Now I see how, in the words of the great Christian humanitarian Dorothy Day, God “was not asking me to be successful but to be faithful.” Ministry and community-building are very complex matters that do not bear fruit immediately. In the rush for “success” we can easily fall into the trap of thinking that we, not God, are in charge of building the kingdom.

On a pilgrim road
But community-building and ministry were not my only challenges. In July of 1997, my father was called home to God. The events of his sickness and dying was not the horrible experience I had feared it would be. God was faithful. As we—his many children and grandchildren and my mother—gathered around his bed to accompany him into the loving hands of a God whom he had experienced as someone muy grande (“very great”), we felt the ecstasy one feels at the birth of a child. As he took his final breath, my brother Julian led us through his new version of Kumbaya: “Someone’s rising, Lord. Be with us.” Terry, my younger sister, joyously remarked, “We have to tell everyone about the great thing that has happened to us.”

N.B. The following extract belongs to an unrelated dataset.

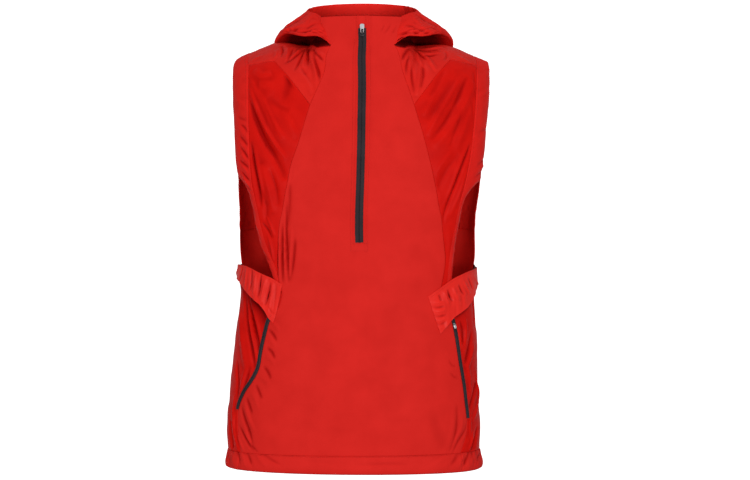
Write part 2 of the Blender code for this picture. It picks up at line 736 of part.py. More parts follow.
def outlined(name, outline, hole, thick, frame, material, origin):
    """A flat plate in a slider's frame, from an outline and a hole of as many points, joined by quads."""
    mesh = bpy.data.meshes.new(name)
    plate = bmesh.new()
    rings = []
    for depth in (-thick / 2, thick / 2):
        for line in (outline, hole):
            rings.append([plate.verts.new(frame @ (Vector((x, depth, z)) * MM)) for x, z in line])
    outer_low, hole_low, outer_high, hole_high = rings
    count = len(outline)
    for k in range(count):
        n = (k + 1) % count
        plate.faces.new((outer_low[k], outer_low[n], hole_low[n], hole_low[k]))
        plate.faces.new((outer_high[k], hole_high[k], hole_high[n], outer_high[n]))
        plate.faces.new((outer_low[k], outer_high[k], outer_high[n], outer_low[n]))
        plate.faces.new((hole_low[k], hole_low[n], hole_high[n], hole_high[k]))
    bmesh.ops.recalc_face_normals(plate, faces=plate.faces[:])
    plate.transform(Matrix.Translation(-origin))
    plate.to_mesh(mesh)
    plate.free()
    piece = add_object(name, mesh, material)
    piece.location = origin
    return piece


def slider_frame(place, up, collar):
    """A slider's own frame on the cloth: X across the zip, Y into the cloth, and Z up along the zip."""
    away = outward(*place, False, collar)
    up = (up - away * up.dot(away)).normalized()
    across = away.cross(up) * -1
    base = skin(*place, False, collar) * MM + away * (ON_PANEL * 2 + ZIP_WALL) * MM
    columns = (across, -away, up, base)
    return Matrix([[column[i] for column in columns] for i in range(3)] + [[0, 0, 0, 1]])


def slider_body(name, size, frame):
    """The slider's tapering plate, six-sided and a little smaller on its outer face."""
    wing, tall = size["width"] / 2, size["height"] / 2
    outline = ((-wing * 0.62, tall), (wing * 0.62, tall), (wing, tall * 0.1), (wing * 0.8, -tall),
               (-wing * 0.8, -tall), (-wing, tall * 0.1))
    mesh = bpy.data.meshes.new(name)
    body = bmesh.new()
    low = [body.verts.new(frame @ (Vector((x, 0, z)) * MM)) for x, z in outline]
    high = [body.verts.new(frame @ (Vector((x * 0.9, -size["floor"], z * 0.92)) * MM)) for x, z in outline]
    body.faces.new(low)
    body.faces.new(high[::-1])
    for k in range(len(outline)):
        n = (k + 1) % len(outline)
        body.faces.new((low[k], high[k], high[n], low[n]))
    bmesh.ops.recalc_face_normals(body, faces=body.faces[:])
    body.to_mesh(mesh)
    body.free()
    return add_object(name, mesh, "slider_metal")


def slider_bridge(name, size, frame):
    """The arch over the slider that its pull hangs on, sunk a little into the slider's plate."""
    tall, high, sunk = size["height"] / 2, size["bridge_height"], 0.3
    ceiling = high - size["bridge_wall"]
    arch = ((-tall * 0.75, -sunk), (-tall * 0.45, high), (tall * 0.45, high), (tall * 0.75, -sunk))
    under = ((tall * 0.42, -sunk), (tall * 0.3, ceiling), (-tall * 0.3, ceiling), (-tall * 0.42, -sunk))
    mesh = bpy.data.meshes.new(name)
    bow = bmesh.new()
    sides = []
    for x in (-size["bridge"] / 2, size["bridge"] / 2):
        sides.append([
            bow.verts.new(frame @ (Vector((x, -rise - size["floor"], z)) * MM)) for z, rise in arch + under
        ])
    bow.faces.new(sides[0])
    bow.faces.new(sides[1][::-1])
    count = len(sides[0])
    for k in range(count):
        n = (k + 1) % count
        bow.faces.new((sides[0][k], sides[1][k], sides[1][n], sides[0][n]))
    bmesh.ops.triangulate(bow, faces=bow.faces[:])
    bmesh.ops.recalc_face_normals(bow, faces=bow.faces[:])
    bow.to_mesh(mesh)
    bow.free()
    bridge = add_object(name, mesh, "slider_metal")
    bridge.hide_render = True
    bridge.display_type = "WIRE"
    return bridge


def slider_pull(name, size, frame, angle):
    """The pull tab: a plate with an eye whose rod passes under the bridge. Its origin is on that rod."""
    rod, play = size["rod"], size["play"]
    half, length = size["pull_width"] / 2, size["pull_length"]
    eye = size["bridge"] / 2 + play * 7 / 6
    arm = eye + rod * 1.6
    outline = ((-arm, -rod), (arm, -rod), (arm, length * 0.3), (half, length * 0.62), (half, length * 0.9),
               (half * 0.6, length), (-half * 0.6, length), (-half, length * 0.9), (-half, length * 0.62),
               (-arm, length * 0.3))
    top = size["height"] * 0.375 + play * 4
    hole = ((-eye, rod), (eye, rod), (eye, top * 0.5), (eye, top * 0.75), (eye * 0.8, top), (eye * 0.3, top),
            (-eye * 0.3, top), (-eye * 0.8, top), (-eye, top * 0.75), (-eye, top * 0.5))
    hinge = Matrix.Translation(Vector((0, -size["floor"] - rod - play, 0)) * MM)
    pivot = frame @ hinge.translation
    turned = frame @ hinge @ Matrix.Rotation(math.radians(angle), 4, "X")
    return outlined(name, outline, hole, rod * 2, turned, "pull_metal", pivot)


def zip_slider(name, place, up, scale, collar, pull_angle=0.0):
    """A slider on a zip, and its pull tab. up is the direction of the zip."""
    frame = slider_frame(place, up, collar)
    size = {key: value * scale for key, value in SLIDER.items()}
    slider = slider_body(name + "_slider", size, frame)
    join = slider.modifiers.new("bridge", "BOOLEAN")
    join.operation = "UNION"
    join.use_self = True
    join.object = slider_bridge(name + "_bridge", size, frame)
    slider_pull(name + "_pull", size, frame, pull_angle)


def pieces():
    rows = front_panel()
    for side in ("left", "right"):
        yoke(side)
        chest(side)
        armband_front(side)
        armband_back(side)
        flap(side)
        low = side_panel(side)
        hem("hem_side_" + side, low)
    hem("hem_front", rows[-1], collar=True)
    hem("hem_back", back_panel(), back=True)
    hood()
    front_zip(rows)
    zips = {side: pocket_zip(side) for side in ("left", "right")}
    zip_slider("zip", place_on_front(SLIDER_AT), Vector((0, 0, 1)), 1.0, True)
    top, below = zips["right"][:2]
    line = skin(*top) - skin(*below)
    place = (top[0], top[1] - POCKET_SLIDER_DROP)
    zip_slider("pocket", place, line, POCKET_SLIDER_SCALE, False, pull_angle=180)


clear_scene()
pieces()
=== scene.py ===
"""A red sleeveless hooded vest with a half zip, filled out as if worn, in a plain pale studio."""

import json
import math

import bmesh
import bpy
import numpy as np
from mathutils import Matrix, Vector

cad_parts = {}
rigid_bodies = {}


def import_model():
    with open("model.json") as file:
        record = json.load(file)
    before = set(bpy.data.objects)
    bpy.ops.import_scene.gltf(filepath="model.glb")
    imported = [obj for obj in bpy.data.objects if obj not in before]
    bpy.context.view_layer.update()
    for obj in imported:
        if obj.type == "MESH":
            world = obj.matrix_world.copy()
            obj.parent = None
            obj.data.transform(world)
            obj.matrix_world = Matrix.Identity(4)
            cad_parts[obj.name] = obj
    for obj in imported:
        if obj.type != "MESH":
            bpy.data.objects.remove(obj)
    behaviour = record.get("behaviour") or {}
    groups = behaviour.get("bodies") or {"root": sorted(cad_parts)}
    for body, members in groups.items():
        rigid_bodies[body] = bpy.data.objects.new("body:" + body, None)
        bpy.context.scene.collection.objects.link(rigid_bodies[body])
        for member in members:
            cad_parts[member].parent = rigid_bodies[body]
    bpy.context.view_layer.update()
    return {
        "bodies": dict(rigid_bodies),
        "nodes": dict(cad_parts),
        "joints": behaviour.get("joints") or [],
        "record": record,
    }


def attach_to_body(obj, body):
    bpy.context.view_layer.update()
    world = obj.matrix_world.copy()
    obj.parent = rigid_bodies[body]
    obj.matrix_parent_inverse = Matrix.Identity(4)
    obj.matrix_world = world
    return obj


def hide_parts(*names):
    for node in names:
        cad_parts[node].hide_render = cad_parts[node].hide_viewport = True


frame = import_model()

# ---------------------------------------------------------------------------------------------------------
# Studio: a camera level with the vest's middle, a pale sweep of paper under and behind it, and three
# softboxes. None of it belongs to the vest.
view = bpy.context.scene.view_settings
view.view_transform = "Standard"
view.look = "None"

lens = bpy.data.cameras.new("camera")
lens.sensor_width = 36
lens.lens = 82.45


def placed(name, data):
    """A new object in the scene."""
    thing = bpy.data.objects.new(name, data)
    bpy.context.scene.collection.objects.link(thing)
    return thing


camera = placed("camera", lens)
camera.location = (0.0204, -2.8, -0.318)
camera.rotation_euler = (math.radians(90), 0, 0)
bpy.context.scene.camera = camera


def softbox(name, place, aim, size, power):
    lamp = bpy.data.lights.new(name, "AREA")
    lamp.shape = "RECTANGLE"
    lamp.size, lamp.size_y = size
    lamp.energy = power
    stand = placed(name, lamp)
    stand.location = place
    stand.rotation_euler = (Vector(aim) - Vector(place)).to_track_quat("-Z", "Y").to_euler()


softbox("softbox_left", (-1.2, -2.7, -0.45), (0, 0, -0.35), (0.8, 0.8), 22.5)
softbox("softbox_right", (1.1, -2.8, -0.4), (0, 0, -0.35), (0.7, 0.7), 28.5)
softbox("softbox_top", (0.1, -1.0, 1.9), (0, 0, -0.1), (1.0, 0.8), 9.5)

world = bpy.data.worlds.new("studio")
bpy.context.scene.world = world
world.use_nodes = True
world.node_tree.nodes["Background"].inputs["Color"].default_value = (1, 1, 1, 1)
world.node_tree.nodes["Background"].inputs["Strength"].default_value = 0.42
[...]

As I reflect on my life, I realize that it was my family who first taught me that God will be faithful. The beauty of responding to a call is that we can be sure that God will always give us the grace we need to do our little bit in the great vineyard that is the reign of God. God’s in charge, not me. In looking to the future, I like to remember a quote that appeared two days before my father’s death in an inspirational calendar my sister had given him:

“We’re on a pilgrim road. We can lift our eyes and see the unseen: a celestial city . . . a welcome and an ineffable face. We shall behold him. That makes a difference in how we go about aging.”
—Elisabeth Elliot
Father Eduardo C. Fernández, S.J. is an associate professor of pastoral theology and ministry at the Jesuit School of Theology in Berkeley, a graduate school at Santa Clara University.